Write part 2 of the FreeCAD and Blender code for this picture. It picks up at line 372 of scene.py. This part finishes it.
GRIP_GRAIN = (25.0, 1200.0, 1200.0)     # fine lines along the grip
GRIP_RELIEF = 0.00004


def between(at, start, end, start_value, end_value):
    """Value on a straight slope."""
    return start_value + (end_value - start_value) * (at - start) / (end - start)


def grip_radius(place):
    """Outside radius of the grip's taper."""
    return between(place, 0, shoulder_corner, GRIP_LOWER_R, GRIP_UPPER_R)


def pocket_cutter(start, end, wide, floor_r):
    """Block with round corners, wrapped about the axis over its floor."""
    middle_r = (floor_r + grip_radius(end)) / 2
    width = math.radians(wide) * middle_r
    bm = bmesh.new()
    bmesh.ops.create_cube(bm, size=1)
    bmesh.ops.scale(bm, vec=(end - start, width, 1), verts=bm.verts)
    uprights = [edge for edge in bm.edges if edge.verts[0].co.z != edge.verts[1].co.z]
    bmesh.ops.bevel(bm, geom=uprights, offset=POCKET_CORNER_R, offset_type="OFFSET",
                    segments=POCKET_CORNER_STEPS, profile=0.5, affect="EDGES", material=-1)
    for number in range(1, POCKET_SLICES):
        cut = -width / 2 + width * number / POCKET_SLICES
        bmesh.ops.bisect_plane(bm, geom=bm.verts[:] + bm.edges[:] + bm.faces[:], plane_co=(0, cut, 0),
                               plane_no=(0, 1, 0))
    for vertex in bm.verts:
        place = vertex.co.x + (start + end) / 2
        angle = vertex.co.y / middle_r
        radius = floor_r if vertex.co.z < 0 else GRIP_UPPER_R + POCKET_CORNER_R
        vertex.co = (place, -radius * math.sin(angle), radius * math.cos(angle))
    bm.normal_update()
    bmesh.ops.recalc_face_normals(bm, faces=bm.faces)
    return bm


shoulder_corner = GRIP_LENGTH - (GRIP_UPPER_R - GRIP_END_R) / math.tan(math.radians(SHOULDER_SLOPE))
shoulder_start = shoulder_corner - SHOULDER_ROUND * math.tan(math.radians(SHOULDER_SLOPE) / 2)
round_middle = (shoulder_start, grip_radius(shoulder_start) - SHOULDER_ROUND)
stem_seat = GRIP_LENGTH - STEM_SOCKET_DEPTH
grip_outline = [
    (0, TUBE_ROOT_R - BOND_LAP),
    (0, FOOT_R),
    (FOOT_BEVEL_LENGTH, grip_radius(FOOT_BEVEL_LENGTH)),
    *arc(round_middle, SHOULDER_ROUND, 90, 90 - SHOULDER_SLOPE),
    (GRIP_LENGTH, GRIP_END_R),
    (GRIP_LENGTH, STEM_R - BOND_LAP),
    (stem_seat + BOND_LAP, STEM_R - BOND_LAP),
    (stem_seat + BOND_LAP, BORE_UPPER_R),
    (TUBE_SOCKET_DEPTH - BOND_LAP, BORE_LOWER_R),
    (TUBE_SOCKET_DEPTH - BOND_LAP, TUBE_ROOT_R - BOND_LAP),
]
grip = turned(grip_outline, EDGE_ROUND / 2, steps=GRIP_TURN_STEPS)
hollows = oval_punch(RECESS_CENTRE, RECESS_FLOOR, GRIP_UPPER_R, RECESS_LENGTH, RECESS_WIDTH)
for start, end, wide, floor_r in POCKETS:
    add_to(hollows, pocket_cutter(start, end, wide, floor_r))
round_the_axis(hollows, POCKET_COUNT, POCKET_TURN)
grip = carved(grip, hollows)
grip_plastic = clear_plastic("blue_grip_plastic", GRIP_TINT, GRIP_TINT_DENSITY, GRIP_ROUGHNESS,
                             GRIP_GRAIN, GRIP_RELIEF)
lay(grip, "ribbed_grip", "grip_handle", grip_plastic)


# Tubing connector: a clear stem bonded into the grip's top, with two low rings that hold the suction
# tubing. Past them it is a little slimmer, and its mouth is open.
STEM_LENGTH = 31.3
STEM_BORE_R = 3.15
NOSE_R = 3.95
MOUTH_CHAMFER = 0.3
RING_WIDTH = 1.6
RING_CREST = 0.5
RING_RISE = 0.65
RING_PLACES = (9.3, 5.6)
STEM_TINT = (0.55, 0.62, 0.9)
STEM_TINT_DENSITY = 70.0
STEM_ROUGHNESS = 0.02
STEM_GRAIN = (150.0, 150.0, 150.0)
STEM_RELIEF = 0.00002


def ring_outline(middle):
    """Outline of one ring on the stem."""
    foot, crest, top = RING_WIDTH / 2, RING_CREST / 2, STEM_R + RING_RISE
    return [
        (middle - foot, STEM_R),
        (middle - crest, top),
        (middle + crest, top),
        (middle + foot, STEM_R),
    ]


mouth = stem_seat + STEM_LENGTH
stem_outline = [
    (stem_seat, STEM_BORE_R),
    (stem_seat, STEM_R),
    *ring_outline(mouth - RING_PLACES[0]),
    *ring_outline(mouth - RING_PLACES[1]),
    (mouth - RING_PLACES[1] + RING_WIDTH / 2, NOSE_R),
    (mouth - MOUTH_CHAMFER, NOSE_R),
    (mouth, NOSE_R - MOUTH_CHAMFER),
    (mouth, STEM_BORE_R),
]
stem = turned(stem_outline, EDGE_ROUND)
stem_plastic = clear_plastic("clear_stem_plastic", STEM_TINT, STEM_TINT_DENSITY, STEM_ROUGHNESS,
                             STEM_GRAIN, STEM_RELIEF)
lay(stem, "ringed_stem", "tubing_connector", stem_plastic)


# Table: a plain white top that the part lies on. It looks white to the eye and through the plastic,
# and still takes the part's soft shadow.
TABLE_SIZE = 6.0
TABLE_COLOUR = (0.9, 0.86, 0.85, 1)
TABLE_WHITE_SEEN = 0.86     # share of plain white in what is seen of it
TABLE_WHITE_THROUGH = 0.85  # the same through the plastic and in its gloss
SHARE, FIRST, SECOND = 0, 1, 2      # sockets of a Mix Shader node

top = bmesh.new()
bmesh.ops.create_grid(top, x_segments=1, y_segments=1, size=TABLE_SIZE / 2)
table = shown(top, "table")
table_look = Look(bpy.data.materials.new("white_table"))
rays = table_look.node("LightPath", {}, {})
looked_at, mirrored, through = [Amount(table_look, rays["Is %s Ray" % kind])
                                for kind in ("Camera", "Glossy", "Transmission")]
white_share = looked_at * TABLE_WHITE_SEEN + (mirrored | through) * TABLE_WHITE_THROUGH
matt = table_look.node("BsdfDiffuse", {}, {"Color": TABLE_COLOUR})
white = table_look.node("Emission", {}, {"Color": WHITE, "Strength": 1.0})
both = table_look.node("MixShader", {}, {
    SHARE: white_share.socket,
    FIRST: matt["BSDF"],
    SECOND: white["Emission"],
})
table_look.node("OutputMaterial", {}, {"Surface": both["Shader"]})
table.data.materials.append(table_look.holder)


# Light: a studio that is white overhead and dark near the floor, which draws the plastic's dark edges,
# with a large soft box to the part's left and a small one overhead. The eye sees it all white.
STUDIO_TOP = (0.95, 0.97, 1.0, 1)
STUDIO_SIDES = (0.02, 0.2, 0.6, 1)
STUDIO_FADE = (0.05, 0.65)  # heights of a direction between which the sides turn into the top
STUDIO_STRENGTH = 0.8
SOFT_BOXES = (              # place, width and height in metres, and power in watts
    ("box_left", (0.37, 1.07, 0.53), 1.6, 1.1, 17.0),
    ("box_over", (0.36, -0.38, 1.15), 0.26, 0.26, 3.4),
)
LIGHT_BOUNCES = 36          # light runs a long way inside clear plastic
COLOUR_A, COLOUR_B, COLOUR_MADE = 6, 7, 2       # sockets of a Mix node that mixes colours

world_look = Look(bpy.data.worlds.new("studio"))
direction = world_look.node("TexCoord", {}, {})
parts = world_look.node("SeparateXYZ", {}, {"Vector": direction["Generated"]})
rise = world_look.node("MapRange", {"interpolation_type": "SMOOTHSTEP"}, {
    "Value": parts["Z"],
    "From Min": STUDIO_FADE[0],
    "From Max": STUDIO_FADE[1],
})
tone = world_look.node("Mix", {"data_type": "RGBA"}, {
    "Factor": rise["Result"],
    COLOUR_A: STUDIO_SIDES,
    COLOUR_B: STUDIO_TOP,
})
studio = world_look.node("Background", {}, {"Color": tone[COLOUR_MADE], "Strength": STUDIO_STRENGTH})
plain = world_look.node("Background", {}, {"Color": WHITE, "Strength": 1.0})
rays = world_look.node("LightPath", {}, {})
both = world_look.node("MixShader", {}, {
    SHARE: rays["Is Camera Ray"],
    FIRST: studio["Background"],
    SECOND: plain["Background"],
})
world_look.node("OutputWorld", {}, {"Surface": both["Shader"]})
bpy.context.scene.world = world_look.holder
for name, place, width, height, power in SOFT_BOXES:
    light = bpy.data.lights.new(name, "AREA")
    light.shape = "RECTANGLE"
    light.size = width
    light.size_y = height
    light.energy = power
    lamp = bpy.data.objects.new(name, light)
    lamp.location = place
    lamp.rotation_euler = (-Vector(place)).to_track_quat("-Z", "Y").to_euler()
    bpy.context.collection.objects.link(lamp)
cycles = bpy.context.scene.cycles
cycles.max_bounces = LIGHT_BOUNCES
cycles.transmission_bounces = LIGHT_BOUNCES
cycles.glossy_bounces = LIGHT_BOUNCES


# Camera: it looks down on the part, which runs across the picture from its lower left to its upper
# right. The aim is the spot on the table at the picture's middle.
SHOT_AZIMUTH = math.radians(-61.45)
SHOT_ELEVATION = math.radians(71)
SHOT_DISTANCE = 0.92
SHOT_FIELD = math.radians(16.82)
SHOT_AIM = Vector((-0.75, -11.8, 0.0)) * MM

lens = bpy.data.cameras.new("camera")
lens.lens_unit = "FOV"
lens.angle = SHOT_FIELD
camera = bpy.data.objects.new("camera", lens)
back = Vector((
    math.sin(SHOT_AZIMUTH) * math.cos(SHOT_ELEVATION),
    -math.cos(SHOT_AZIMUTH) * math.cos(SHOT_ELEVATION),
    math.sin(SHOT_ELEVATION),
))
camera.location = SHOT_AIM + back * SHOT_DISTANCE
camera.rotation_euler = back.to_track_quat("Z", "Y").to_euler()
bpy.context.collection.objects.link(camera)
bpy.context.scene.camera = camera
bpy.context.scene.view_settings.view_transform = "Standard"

--

Print, unaltered, every line from the beginning of the material down to the line with "GRIP_RELIEF = 0.00004".

### Answer in full
Write part 2 of the FreeCAD and Blender code for this picture. It picks up at line 372 of scene.py. This part finishes it.
GRIP_GRAIN = (25.0, 1200.0, 1200.0)     # fine lines along the grip
GRIP_RELIEF = 0.00004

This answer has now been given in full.